An official otome game script, buried inside the actual game content, taking veiled shots at not one but THREE rival titles at the same time. Not fan fiction, not player speculation — these are words published in the live game by the developer. Once exposed, the drama shot to #16 on Weibo's trending list before mysteriously vanishing. Welcome to the biggest catfight in Chinese otome gaming history.
It started when players spotted a fictional setting called "申空府" (Shenkong Prefecture) in Light and Night's story content. On the surface, unremarkable. But look closer: "申空" is a near-perfect homophone for "深空" (Deepspace) — as in Love and Deepspace, the mega-popular rival otome game. And the three male characters living in this "Shenkong Prefecture"? Their descriptions match Love and Deepspace's three love interests with suspicious precision:

One is a "郎中" (traditional doctor) — matching Caleb, Love and Deepspace's physician-type lead. Another is a fish seller — matching Rafayel, whose lore involves merpeople. The third is an alien who hunts "Wanderers" (zombie-like creatures) that drop Star Cores, which he always blows up — "playing with rocks" — directly paralleling Sylus, the alien bounty hunter. Each character is a barely-disguised jab at a specific Love and Deepspace protagonist. The level of specificity makes coincidence almost impossible to believe.
But wait, there's more. Users digging into the thread uncovered additional evidence: Light and Night's script also appears to shade Mihoyo's Tears of Themis.


Sharp-eyed players noticed that a passage in Light and Night lists four colors — orange, red, green, and purple — in that exact order, which happen to be the signature character colors of Tears of Themis's four male leads. The kicker? The surrounding text appears to mimic a notoriously mocked Tears of Themis script segment that was widely ridiculed for its "elementary school essay" writing quality. Light and Night copied not just the colors but the cringe. If that's not shade, what is?

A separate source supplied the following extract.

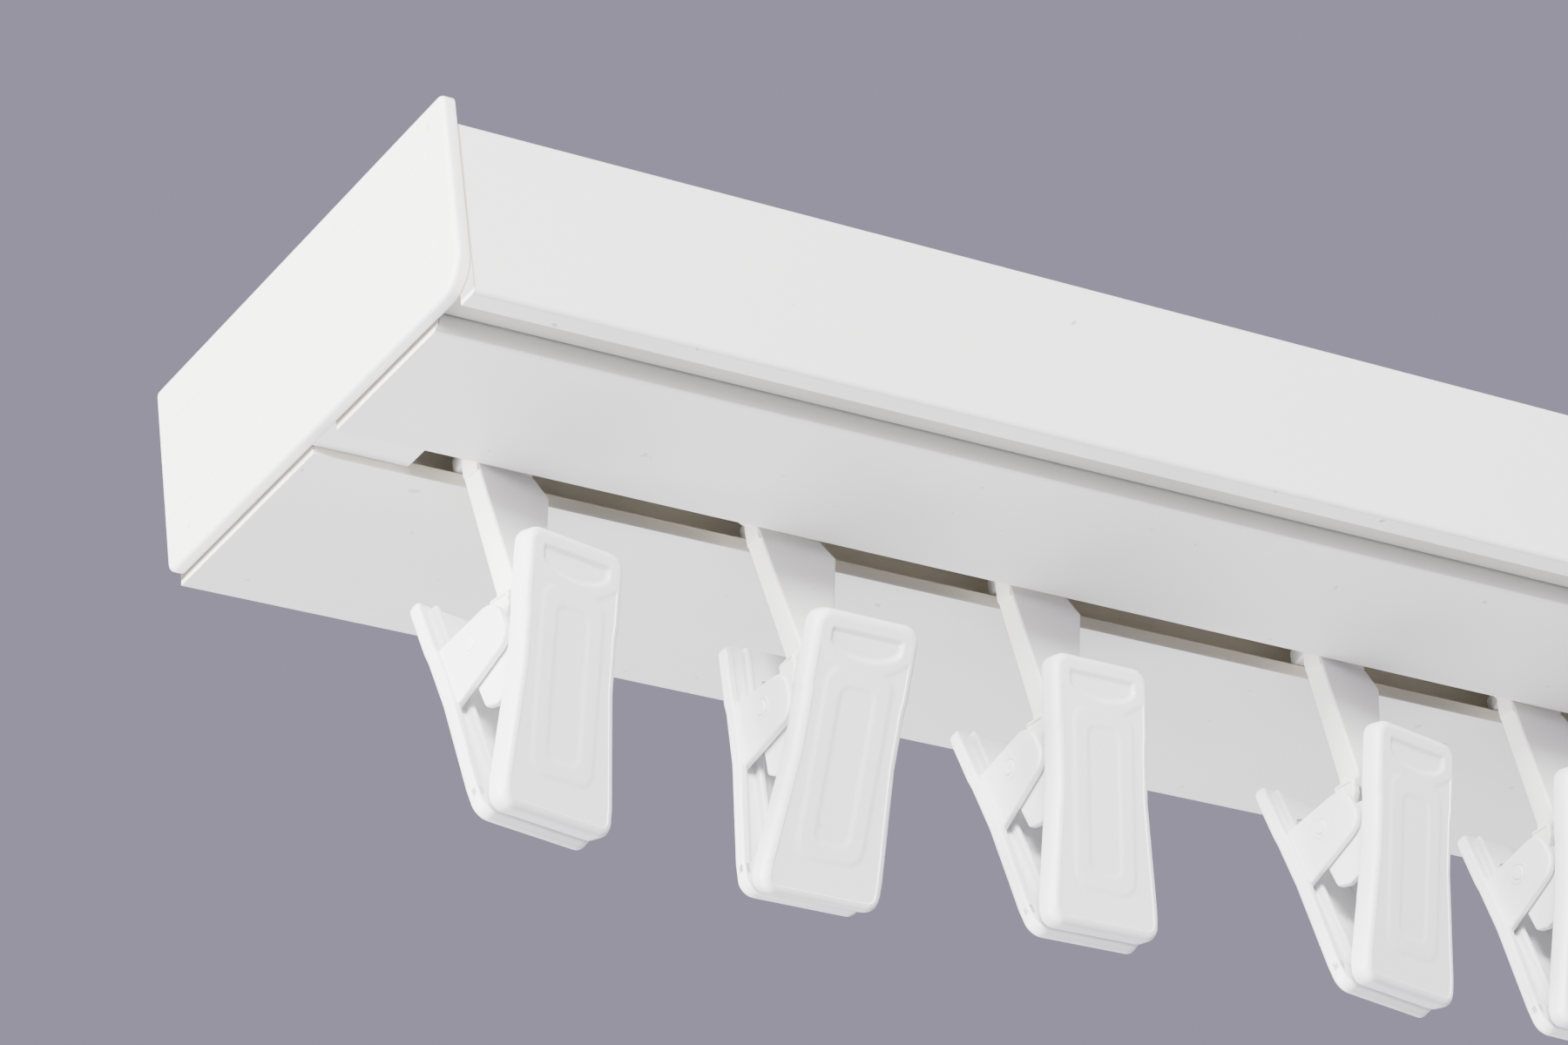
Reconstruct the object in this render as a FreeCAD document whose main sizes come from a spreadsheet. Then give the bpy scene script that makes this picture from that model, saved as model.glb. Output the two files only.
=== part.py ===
import FreeCAD, Part
import Sketcher
import math
import os
import re

from FreeCAD import Placement, Rotation, Vector

os.makedirs("parts", exist_ok=True)
doc = FreeCAD.newDocument("curtain_track")

# Driving dimensions, millimetres and degrees.
# Across the track, distances run backwards from the face of the fascia; heights run up from the underside.
SIZES = {
    "track_length": 600, "track_depth": 77.5, "track_height": 30, "track_wall": 1.5, "running_floor": 2.0,
    "track_front": 8.7, "track_corner": 1.8, "slot_middle": 38.2, "slot_width": 6.2, "channel_width": 18,
    "screw_hole": 4.5, "screw_inset": 50,
    "hook_low": 7, "hook_high": 19, "hook_stem": 1.2, "hook_head": 2.8, "hook_reach": 3.4, "hook_tip": 1.2,
    "fascia_height": 25.5, "fascia_wall": 1.6, "lip_depth": 3.3, "lip_height": 2.2, "groove_rise": 2.0,
    "fascia_gap": 0.3, "finger_wall": 0.9, "snap_gap": 0.15, "fascia_edge": 0.7,
    "cap_wall": 2.1, "cap_rise": 1.2, "cap_top_gap": 0.4, "cap_front_corner": 5, "cap_corner": 2, "cap_edge": 0.5,
    "plug_length": 8, "plug_wall": 1.3, "plug_gap": 0.05,
    "stop_length": 14, "stop_rise": 1.2, "stop_height": 8, "stop_gap": 0.1, "stop_tongue": 6.0,
    "head_left": 8.2, "head_right": 3.6, "head_width": 11, "head_corner": 2.0, "head_wall": 2.6, "head_gap": 0.3,
    "neck_left": 6.9, "neck_right": 3.3, "neck_wall": 2.9,
    "stem_wall": 3.5, "stem_top": 0.5, "stem_left": 6.8, "stem_right": 5.6, "shoulder_drop": 1.5, "shoulder_width": 1.4,
    "stem_left_foot": 2.9, "stem_right_foot": 2.3, "stem_foot_drop": 17.8, "yoke_half": 4.5, "yoke_drop": 18.8,
    "yoke_bottom": 19.8, "cheek_wall": 1.3, "eye_radius": 2.2,
    "pin_back": 2.9, "pin_drop": 25.3, "pin_diameter": 2.0, "pin_length": 15.4, "pin_play": 0.1,
    "head_half": 8.3, "head_end": 4.0, "head_step": 1.5, "waist_half": 8.1, "waist_end": 5.0,
    "foot_half": 9.4, "foot_start": 20.0, "rim_wall": 1.3, "top_corner": 2.4, "foot_corner": 2.2, "hollow_foot": 20.3,
    "front_tilt": 14.0, "front_reach": 11.0, "front_top": 14.0, "front_bottom": 24.1, "front_rim": 3.05,
    "front_wall": 1.5, "front_edge": 0.8,
    "back_tilt": 15.6, "back_reach": 7.4, "back_top": 13.2, "back_bottom": 24.7, "back_rim": 2.1, "back_wall": 1.0,
    "back_edge": 0.4, "rib_half": 4.6, "rib_wall": 1.0, "rib_height": 1.2,
    "ear_wall": 1.2, "ear_outside": 7.5, "ear_gap": 0.3, "ear_reach": 6.2, "ear_above": 2.9, "ear_below": 3.9,
    "ear_root_above": 3.6, "ear_root_below": 6.3, "ear_corner": 3.0,
    "inner_ear_above": 3.6, "inner_ear_back": 2.6, "inner_ear_tip": 2.1, "inner_ear_below": 8.6, "inner_ear_root": 5.0,
    "wire_diameter": 0.7, "wire_sides": 8, "coil_radius": 2.0, "coil_turns": 2, "coil_corners": 10, "coil_width": 4.26,
    "leg_gap": 0.05, "leg_rise": 8.0,
}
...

And it STILL wasn't over. Commenters unearthed a third diss — this time targeting Code: Realize (代号鸢), specifically referencing that game's infamous merchandise pricing controversy that had players up in arms over absurdly expensive gacha goods.



So to recap: Light and Night's official script simultaneously dissed Papergames' Love and Deepspace, Mihoyo's Tears of Themis, and Lingxi's Code: Realize — three of the biggest names in the Chinese otome market. This is arguably the largest "initiating beef" event in the history of Chinese otome games.
The NGA comment section was predictably unhinged. One highly upvoted reply read: "Girl-on-girl hair-pulling drama is the best kind of drama — women roasting women hits different. That 'testicle chest' incident from before had me dying for days." Another user lamented: "The devs shading other games' characters inside their own game... I guess I still underestimated how low Tencent will stoop. Are other companies not even worthy of being dissed directly?" — implying that going after fictional characters rather than corporate entities is a new level of petty.
One comment cut straight to the core issue: "In the Chinese otome community, dissing companies is fine, but dissing the male leads is literally a death sentence. They're literally dancing on a minefield." This captures the real problem — in the otome fandom, the virtual love interests are sacred, and embedding veiled attacks against rival characters in official content is the ultimate taboo violation.
The controversy surged to #16 on Weibo's hot search, but players quickly noticed the ranking plummeting — suspiciously fast, as if someone pulled strings. One commenter noted the post went from "#1 to #14 in the first second," suggesting the suppression was swift and deliberate. But even with the trending topic killed, the community firestorm was already self-sustaining: players were digging through old content, finding more ammunition, and fans of all three targeted games were mobilizing.
To sum it up: one otome game's official writers used thinly veiled aliases and coded references to simultaneously attack three rivals' characters, color schemes, writing quality, and merchandise pricing — all baked into the actual live game content. Call it what you want, but it's textbook-level shade. Love it or hate it, this is peak Chinese otome gaming drama. As one commenter perfectly put it: "Holy sh*t, did they just declare war on the entire otome industry? And they picked a fight with THREE games at once?"